--- begin ---
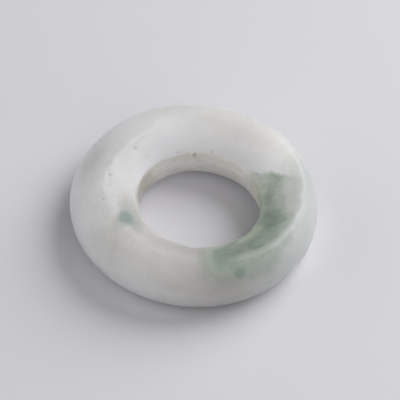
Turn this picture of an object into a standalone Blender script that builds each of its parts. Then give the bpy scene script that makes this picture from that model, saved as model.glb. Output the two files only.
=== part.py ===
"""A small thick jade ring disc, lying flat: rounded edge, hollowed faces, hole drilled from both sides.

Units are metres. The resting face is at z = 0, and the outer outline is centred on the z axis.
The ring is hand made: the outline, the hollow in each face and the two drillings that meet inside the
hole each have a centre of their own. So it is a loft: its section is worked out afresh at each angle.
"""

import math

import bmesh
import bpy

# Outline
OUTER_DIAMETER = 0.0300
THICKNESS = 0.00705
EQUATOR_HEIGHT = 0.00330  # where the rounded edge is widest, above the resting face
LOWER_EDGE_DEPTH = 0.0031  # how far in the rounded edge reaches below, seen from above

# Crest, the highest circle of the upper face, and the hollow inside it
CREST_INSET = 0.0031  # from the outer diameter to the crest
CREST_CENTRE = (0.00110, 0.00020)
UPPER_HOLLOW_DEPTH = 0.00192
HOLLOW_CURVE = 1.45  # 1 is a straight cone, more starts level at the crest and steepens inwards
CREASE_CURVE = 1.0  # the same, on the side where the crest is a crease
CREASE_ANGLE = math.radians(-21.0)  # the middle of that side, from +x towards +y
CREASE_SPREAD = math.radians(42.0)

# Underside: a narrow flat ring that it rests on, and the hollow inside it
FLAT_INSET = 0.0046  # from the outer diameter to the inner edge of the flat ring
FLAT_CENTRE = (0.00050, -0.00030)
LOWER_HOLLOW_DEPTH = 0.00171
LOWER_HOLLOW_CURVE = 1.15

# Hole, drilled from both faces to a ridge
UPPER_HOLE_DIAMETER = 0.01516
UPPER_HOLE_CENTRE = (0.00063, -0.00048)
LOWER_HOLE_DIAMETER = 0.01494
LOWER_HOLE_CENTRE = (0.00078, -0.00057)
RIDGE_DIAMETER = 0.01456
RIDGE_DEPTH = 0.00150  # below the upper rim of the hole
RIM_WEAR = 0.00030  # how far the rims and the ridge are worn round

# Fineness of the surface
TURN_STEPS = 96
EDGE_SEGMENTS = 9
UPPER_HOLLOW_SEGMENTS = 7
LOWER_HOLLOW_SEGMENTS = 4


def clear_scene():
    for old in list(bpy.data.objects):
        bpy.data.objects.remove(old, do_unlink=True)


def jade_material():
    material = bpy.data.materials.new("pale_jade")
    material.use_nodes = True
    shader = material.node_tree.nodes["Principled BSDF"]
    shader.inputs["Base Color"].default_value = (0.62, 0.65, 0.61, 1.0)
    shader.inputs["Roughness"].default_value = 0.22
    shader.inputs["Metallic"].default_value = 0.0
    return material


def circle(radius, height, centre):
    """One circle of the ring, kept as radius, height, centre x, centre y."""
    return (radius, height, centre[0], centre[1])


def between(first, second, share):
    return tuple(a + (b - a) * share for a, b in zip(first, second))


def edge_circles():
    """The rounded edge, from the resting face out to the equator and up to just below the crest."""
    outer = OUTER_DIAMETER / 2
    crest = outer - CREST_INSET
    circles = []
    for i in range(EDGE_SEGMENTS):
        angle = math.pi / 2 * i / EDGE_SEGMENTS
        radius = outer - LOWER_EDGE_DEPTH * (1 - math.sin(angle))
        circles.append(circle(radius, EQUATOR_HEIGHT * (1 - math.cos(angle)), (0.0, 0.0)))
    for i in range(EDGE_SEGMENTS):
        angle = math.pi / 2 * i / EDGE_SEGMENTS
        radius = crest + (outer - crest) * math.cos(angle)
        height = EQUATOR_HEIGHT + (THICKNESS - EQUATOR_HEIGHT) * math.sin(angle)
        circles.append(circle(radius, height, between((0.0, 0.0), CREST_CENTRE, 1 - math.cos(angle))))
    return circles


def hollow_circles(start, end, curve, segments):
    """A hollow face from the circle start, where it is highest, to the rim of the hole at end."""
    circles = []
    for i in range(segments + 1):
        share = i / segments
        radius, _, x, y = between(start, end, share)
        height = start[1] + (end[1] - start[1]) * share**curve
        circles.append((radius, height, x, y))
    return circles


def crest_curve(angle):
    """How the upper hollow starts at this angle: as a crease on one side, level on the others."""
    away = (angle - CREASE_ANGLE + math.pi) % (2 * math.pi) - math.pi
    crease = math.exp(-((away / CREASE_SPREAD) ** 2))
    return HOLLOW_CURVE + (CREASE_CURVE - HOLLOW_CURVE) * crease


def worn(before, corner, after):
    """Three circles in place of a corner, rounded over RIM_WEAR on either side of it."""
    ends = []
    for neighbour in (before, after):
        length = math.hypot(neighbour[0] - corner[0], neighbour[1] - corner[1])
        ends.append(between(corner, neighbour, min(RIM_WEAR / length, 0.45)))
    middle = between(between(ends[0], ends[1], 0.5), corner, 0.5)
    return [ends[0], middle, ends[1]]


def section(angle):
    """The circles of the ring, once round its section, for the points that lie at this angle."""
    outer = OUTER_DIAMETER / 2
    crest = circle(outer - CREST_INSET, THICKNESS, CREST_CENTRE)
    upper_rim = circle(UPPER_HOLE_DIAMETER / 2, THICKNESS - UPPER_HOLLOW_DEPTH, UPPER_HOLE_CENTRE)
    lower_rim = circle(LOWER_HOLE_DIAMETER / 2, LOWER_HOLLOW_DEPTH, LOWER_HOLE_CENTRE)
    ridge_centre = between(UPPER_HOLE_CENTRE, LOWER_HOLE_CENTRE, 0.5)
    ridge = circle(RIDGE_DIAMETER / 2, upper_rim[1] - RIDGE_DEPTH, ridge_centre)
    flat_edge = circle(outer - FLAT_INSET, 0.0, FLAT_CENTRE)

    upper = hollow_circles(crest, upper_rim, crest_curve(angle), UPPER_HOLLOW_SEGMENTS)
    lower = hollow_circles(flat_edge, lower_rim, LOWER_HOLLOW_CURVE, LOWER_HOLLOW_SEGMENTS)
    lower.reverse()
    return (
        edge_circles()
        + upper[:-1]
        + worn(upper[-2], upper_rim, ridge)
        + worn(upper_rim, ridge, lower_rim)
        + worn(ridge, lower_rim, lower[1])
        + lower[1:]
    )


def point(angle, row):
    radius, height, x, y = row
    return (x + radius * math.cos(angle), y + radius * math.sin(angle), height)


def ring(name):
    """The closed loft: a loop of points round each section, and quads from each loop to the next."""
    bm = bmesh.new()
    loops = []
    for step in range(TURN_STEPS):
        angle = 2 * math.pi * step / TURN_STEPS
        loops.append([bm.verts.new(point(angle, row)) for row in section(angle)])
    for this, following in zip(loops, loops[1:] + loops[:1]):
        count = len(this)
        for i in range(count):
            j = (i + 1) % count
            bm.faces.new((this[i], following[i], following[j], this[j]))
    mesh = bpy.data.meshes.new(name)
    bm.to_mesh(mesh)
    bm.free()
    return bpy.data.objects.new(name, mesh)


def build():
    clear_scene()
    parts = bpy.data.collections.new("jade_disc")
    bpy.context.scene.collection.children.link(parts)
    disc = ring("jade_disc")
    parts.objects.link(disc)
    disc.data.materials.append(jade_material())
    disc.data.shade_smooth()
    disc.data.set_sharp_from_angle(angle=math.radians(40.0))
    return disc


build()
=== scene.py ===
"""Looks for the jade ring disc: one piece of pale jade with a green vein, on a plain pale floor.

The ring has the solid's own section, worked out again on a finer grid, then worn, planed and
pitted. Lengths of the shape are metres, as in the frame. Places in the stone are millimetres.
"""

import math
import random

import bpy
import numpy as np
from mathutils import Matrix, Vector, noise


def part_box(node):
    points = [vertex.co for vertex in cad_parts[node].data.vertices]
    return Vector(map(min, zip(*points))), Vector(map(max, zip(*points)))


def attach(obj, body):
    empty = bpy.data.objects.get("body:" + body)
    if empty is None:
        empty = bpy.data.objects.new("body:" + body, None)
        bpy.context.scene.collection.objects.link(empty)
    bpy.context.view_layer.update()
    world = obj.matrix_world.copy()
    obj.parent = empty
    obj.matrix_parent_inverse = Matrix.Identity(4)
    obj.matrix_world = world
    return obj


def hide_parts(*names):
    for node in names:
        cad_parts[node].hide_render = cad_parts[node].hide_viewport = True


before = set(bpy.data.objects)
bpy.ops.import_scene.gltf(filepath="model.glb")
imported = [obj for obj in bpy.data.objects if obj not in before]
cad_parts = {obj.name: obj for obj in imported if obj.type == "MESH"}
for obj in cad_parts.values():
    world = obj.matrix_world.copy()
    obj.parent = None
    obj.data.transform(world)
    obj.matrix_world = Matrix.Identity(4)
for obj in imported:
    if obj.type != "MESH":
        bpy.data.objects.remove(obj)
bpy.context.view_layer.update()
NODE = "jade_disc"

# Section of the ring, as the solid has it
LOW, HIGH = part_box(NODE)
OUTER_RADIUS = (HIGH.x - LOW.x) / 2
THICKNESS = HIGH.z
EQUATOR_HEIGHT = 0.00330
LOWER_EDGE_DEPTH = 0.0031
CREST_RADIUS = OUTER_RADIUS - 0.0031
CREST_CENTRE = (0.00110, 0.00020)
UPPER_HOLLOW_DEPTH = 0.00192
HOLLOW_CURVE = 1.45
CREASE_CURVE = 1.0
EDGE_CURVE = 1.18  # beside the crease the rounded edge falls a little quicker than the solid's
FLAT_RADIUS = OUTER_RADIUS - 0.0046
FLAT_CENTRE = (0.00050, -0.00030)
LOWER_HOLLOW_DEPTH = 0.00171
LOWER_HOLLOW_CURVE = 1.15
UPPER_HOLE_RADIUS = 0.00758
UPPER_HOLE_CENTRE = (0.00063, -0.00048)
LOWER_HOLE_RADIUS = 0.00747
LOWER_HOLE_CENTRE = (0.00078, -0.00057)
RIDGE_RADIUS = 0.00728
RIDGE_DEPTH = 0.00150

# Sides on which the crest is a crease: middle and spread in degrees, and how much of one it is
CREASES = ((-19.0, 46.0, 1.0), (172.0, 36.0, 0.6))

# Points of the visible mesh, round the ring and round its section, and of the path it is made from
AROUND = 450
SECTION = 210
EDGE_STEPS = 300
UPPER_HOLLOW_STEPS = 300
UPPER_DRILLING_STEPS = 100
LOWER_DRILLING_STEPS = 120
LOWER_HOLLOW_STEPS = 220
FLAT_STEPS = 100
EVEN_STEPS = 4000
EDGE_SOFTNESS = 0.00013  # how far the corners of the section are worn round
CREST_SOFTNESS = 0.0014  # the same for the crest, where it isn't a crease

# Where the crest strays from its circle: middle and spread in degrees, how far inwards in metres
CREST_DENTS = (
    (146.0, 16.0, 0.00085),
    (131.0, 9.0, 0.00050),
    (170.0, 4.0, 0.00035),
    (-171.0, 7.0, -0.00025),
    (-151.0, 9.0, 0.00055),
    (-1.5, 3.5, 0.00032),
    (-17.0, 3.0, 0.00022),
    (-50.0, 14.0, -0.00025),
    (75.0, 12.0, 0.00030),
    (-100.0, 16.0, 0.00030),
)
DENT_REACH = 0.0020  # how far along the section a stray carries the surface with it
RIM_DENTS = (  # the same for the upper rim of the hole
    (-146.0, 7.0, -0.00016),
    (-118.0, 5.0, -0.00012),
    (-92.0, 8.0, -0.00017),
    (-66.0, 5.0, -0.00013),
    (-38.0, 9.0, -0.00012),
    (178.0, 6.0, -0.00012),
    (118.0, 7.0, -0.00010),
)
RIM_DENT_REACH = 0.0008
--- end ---
--- begin ---
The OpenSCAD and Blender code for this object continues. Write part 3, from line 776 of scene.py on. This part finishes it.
--- end ---
--- begin ---
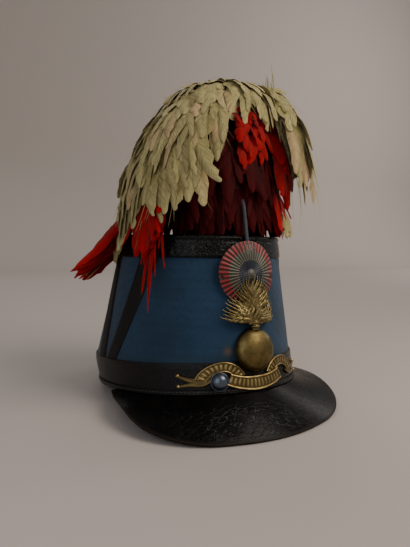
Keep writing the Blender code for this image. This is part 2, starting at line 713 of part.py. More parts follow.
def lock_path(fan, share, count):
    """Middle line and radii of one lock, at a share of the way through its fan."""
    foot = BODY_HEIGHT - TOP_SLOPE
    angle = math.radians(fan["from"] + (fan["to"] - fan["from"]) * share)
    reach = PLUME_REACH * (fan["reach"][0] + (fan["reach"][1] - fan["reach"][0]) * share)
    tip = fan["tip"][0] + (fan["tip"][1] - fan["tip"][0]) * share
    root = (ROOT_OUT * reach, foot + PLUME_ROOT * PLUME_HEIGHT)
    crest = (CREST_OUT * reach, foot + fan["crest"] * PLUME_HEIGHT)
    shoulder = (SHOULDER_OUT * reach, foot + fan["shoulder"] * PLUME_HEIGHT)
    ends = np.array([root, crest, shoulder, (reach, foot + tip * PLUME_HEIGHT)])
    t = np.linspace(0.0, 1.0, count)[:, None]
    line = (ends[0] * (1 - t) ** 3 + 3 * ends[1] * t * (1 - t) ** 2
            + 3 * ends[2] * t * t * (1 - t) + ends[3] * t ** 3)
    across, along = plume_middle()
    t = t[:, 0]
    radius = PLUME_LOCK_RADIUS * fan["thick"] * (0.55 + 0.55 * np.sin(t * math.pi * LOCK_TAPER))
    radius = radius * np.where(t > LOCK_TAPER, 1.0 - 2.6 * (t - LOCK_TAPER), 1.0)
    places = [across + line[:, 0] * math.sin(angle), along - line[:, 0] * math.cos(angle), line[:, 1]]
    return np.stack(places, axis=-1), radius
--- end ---
[Work to do]
Retype exactly the lines above, from the one with "bpy.context.scene.collection.children.link(parts)" through the one with "obj.parent = empty", inclusive.

[Task response]
    bpy.context.scene.collection.children.link(parts)
    disc = ring("jade_disc")
    parts.objects.link(disc)
    disc.data.materials.append(jade_material())
    disc.data.shade_smooth()
    disc.data.set_sharp_from_angle(angle=math.radians(40.0))
    return disc


build()
=== scene.py ===
"""Looks for the jade ring disc: one piece of pale jade with a green vein, on a plain pale floor.

The ring has the solid's own section, worked out again on a finer grid, then worn, planed and
pitted. Lengths of the shape are metres, as in the frame. Places in the stone are millimetres.
"""

import math
import random

import bpy
import numpy as np
from mathutils import Matrix, Vector, noise


def part_box(node):
    points = [vertex.co for vertex in cad_parts[node].data.vertices]
    return Vector(map(min, zip(*points))), Vector(map(max, zip(*points)))


def attach(obj, body):
    empty = bpy.data.objects.get("body:" + body)
    if empty is None:
        empty = bpy.data.objects.new("body:" + body, None)
        bpy.context.scene.collection.objects.link(empty)
    bpy.context.view_layer.update()
    world = obj.matrix_world.copy()
    obj.parent = empty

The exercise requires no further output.